You speak of what I said about feeling. I think I referred to your own expression, your desire to have more feeling in your relations with Christ. What you say is true, that when Christ's presence becomes a reality to us — we do have feeling. Faith comes first — believing in the presence of Christ; then comes feeling, joy, the thrill of gladness. Many people at the Communion Table, for example, or in the raptures of their devotions, feel their whole life thrill with the love of Christ. In this case, his presence is quite as real as it was to Mary as she sat at his feet, or to John, when he lay upon the Master's bosom.

All you say about feeling, therefore, is perfectly true. I have read your letter through carefully, and I am very sure that your experience with Christ is very deep. He is as actual a friendto you as your husband, as any other friend could be. I thank you for what you have written. It has done me good to read your letter. What you say about the presence of Christ, about friendship with him, about the joy which you experience in the assurance of his love for you, is most comforting indeed.

I would like to say a word about your questions, in the closing pages of your letter. Let me say, first, that all our life, if we love Christ and are trying to follow him — is part of our Christian life: all of our work is work for Christ. You give me a sweet picture of your home life — a young mother with two little children at her knee. Your most important duty — even more important than church-going — is your duty of motherhood. God has given you these dear little ones, that you may be to them everything that you can be. John Tabb writes:
The baby has no skies 
But mother's eyes; 
Nor any God above,
But mother's love.

You ask whether you ought not to be teaching Sunday school or working in Christian Endeavour , or doing other things for Christ. Never think for a moment, that you are not doing Christian work while you are bringing up your children, living a sweet, beautiful life before them, pouring your love into their lives, mothering them, even though you have time for no work outside your home.

An old minister wrote in his ninetieth year something like this — "God came to me first in my mother.
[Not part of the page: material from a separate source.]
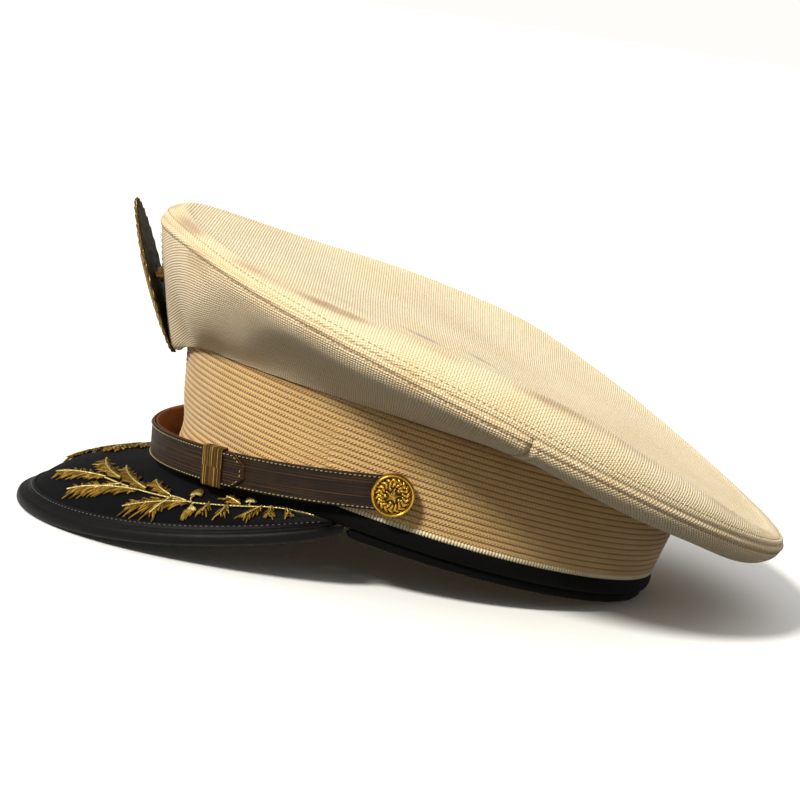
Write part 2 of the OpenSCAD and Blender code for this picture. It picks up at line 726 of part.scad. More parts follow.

He could not have come to me in any other way to bless me — so he put his love and tenderness and purity and grace and sweetness into my mother — and she revealed it to me. After a while, I began to know God in other ways, learning to trust him and to lean upon him. Now in my old age, my mother has gone, but God remains; and what my mother was to me in my infancy — God is to me in my old age."

What I want you to see in these words is that the only way God has of manifesting himself to your children, is through you. The Jewish rabbis used to say that "God could not be everywhere, so he made mothers. "
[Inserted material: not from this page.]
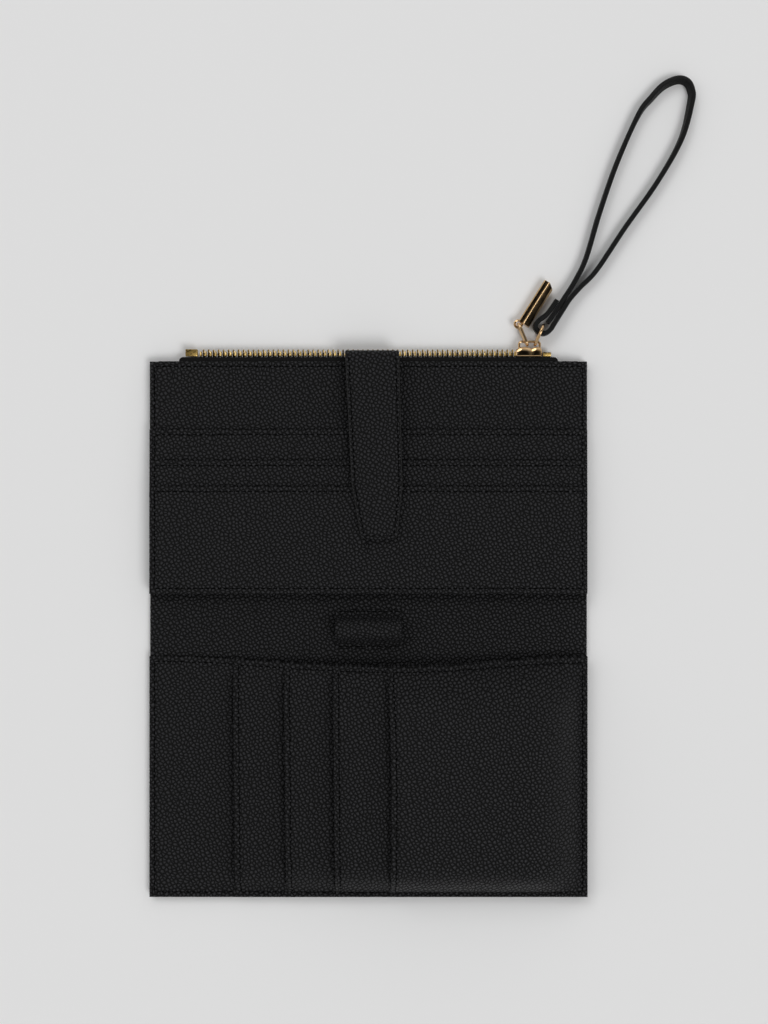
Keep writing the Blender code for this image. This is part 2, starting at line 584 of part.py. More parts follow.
def main():
    clear_scene()
    leather = make_material("pebbled_leather", (0.012, 0.012, 0.013), 0.55)
    smooth_leather = make_material("smooth_leather", (0.010, 0.010, 0.011), 0.42)
    board = make_material("fibre_board", (0.05, 0.045, 0.04), 0.9)
    fabric = make_material("black_fabric", (0.008, 0.008, 0.009), 0.85)
    brass = make_material("brass", (0.62, 0.47, 0.20), 0.32, 1.0)
    gold = make_material("pale_gold", (0.83, 0.62, 0.38), 0.18, 1.0)
    steel = make_material("plated_steel", (0.6, 0.6, 0.6), 0.35, 1.0)

    spine = body_empty("spine_axis", (0, FOLD_LOW, FOLD_Z))
    upper = body_empty("upper_axis", (0, FOLD_HIGH, FOLD_Z), spine)
    slider = body_empty("slider_axis", (sum(SLIDER_X) / 2, CROWN_Y, CHAIN_Z), upper)
    puller_link = body_empty("puller_link_axis", (PULLER_LINK["near"][0], CROWN_Y, CHAIN_Z), slider)
    strap_link = body_empty("strap_link_axis", (STRAP_LINK["near"][0], CROWN_Y, CHAIN_Z), slider)
    eye = far_wire(PULLER_LINK)
    puller = body_empty("puller_axis", (*eye, 0.003), puller_link)
    strap = body_empty("strap_axis", (*far_wire(STRAP_LINK), 0.003), strap_link)
    neck = body_empty("tab_neck_axis", (0, TAB_BEND_Y, TAB_ROOT_Z + 0.0001), upper)
    bridge = body_empty("tab_bridge_axis", (0, TAB_BEND_Y, TAB_Z - FOLD_GAP), neck)
    tip = body_empty("tab_tip_axis", (0, TAB_BEND_Y - TAB_BRIDGE, TAB_Z - FOLD_GAP), bridge)

    build_lower_panel(leather, board, steel)
    build_spine(spine, leather, board)
    build_upper_panel(upper, leather, board, fabric)
    build_zip(upper, fabric, brass)
    build_slider(slider, gold)
    wire("puller_link", link_points(**PULLER_LINK), LINK_RADIUS, gold, puller_link, cyclic=True)
    wire("strap_link", link_points(**STRAP_LINK), LINK_RADIUS, gold, strap_link, cyclic=True)
    build_puller(puller, gold, eye)
    build_strap(strap, smooth_leather)
    build_tab(upper, neck, bridge, tip, leather, steel)


main()
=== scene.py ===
"""Looks for the passport holder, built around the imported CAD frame.

Lengths are in millimetres until a mesh is made.
"""
from math import asin, atan2, ceil, cos, exp, hypot, pi, radians, sin, sqrt

import bmesh
import bpy
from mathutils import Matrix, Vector


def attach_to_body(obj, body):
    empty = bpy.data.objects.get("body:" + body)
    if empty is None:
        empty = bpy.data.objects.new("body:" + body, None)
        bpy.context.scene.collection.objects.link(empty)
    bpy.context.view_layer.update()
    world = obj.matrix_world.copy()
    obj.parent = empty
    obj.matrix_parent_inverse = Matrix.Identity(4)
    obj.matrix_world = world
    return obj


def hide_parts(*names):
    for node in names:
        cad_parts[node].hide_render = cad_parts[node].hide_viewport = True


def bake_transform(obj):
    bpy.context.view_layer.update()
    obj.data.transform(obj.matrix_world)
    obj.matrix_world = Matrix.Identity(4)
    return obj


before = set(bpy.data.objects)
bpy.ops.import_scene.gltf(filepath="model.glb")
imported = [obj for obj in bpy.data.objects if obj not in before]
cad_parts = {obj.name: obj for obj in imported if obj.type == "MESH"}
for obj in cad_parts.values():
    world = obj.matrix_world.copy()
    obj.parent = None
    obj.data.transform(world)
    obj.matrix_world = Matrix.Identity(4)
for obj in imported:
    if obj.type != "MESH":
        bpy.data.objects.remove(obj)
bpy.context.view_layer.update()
scene = bpy.context.scene

MM = 0.001
STUDIO_LEVEL = 0.645  # overall strength of the lamps and the world
HALF_W = 110.0
FOLD_LOW, FOLD_HIGH = -15.7, 15.3
BOTTOM, TOP = -137.0, 132.0
LIPS = (-67.0, -41.2, -16.8, 10.3)  # free edges of the passport pockets, left to right
CARD_EDGES = (97.7, 82.2, 69.2)  # top edges of the card slots
SEAM = 2.6  # from an edge to its row of stitches
TAB_SEAM = 1.8  # the same on the closing tab
DIP = 0.22  # how far below the surface a row of stitches sits
COVER_TOP, LINING_LOW, LINING_TOP = 2.15, 2.05, 3.0
SHEET = 0.8  # thickness of one leather sheet
ZIP_Z = 3.7
TAB_END, TAB_TOP = 42.9, 13.0
FAR_AWAY = 99  # a distance that no edge effect reaches


# ------------------------------------------------------------------ materials

def srgb(value):
    c = value / 255
    return c / 12.92 if c <= 0.04045 else ((c + 0.055) / 1.055) ** 2.4


def grey(r, g=None, b=None):
    return (srgb(r), srgb(r if g is None else g), srgb(r if b is None else b), 1)


def node_maker(tree):
    def node(kind, **values):
        made = tree.nodes.new(kind)
        for key, value in values.items():
            setattr(made, key, value)
        return made
    return node


def new_material(name):
    material = bpy.data.materials.new(name)
    material.use_nodes = True
    tree = material.node_tree
    return material, tree, tree.nodes["Principled BSDF"], node_maker(tree)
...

I need not say another word in answer to your difficulty about not working for Christ. I would not say that you ought not to do anything else, but care for children. If you have time, it would be very beautiful for you to do other things. A young mother I know very well, with two children, one five and one very young, has been for several years one of the most efficient teachers of the little children in the kindergarten of our Sunday school. But she is a mother first, and then because she thought she had the time, and being, besides, a trained kindergartner teacher, she found the opportunity to do the will of Christ for other children as well as her own.

But this is a matter which you must settle for yourself. Besides being a mother, you are a wife. You are God's messenger to your husband. I do not mean that you are to preach to him or give him all sorts of advice. As a rule, this is not the best way of doing good to a husband. But you can do a great deal for him by thoughtfulness and kindness. What I want to help you to understand is that you are to be to your husband an interpreter of Christ, of his patience, his holiness, his peace, his helpfulness, his serving.

Then you speak about your outside life. Of course you must have amusements. A life with all work and no play — gets very dull. You need every day a little recreation, something to take you away from your serious moods. You speak of watching a baseball game, and not saying a word about Christ, or even thinking about him. That is all right. It is impossible for us always to think of anyone. I do not believe that you literally think about your husband all the time, or your children. We cannot have two things in our mind at once. But we can be true to Christ and can show his love in our lives, in whatever we are doing. That is what I meant by having Christ always in our thoughts, not only when we are praying — but when we are at our work or in recreations and amusements.

Then, as for speaking to people about Christ, that has to be done very wisely. Very likely, to have spoken directly of Christ to anyone you saw at the baseball game — would have done more harm than good. There is a time for all things. Your duty, it seems to me, is that you should live Christ always. You represent Christ wherever you go. You are one of his interpreters. Even at the game you were preaching Christ — by your happiness, your peace of heart, your gentleness, thoughtfulness, kindness. You are always to preach by yourexample. Now and then, whenever opportunity occurs, you are to speak a word for him.

You say we are required to go out into the world, and to draw all men to Christ. Christ said to himself, "I, if I be lifted up . . . will draw all men unto me." He meant that by his great act of love, in giving his life for the world, he would so reveal the heart of God as to draw all men to himself. He wants us to go out and tell men about his redeeming love. By our influence in the world we are to commend Christ. It is said of a devoted Christian minister that everywhere he went, he made people fall in love with Jesus Christ. He did it not only by what he said — but even more by the beautiful influence of his life. People saw Christ in him, in the way he lived, in the love he showed to everyone — and they learned to love Christ in him.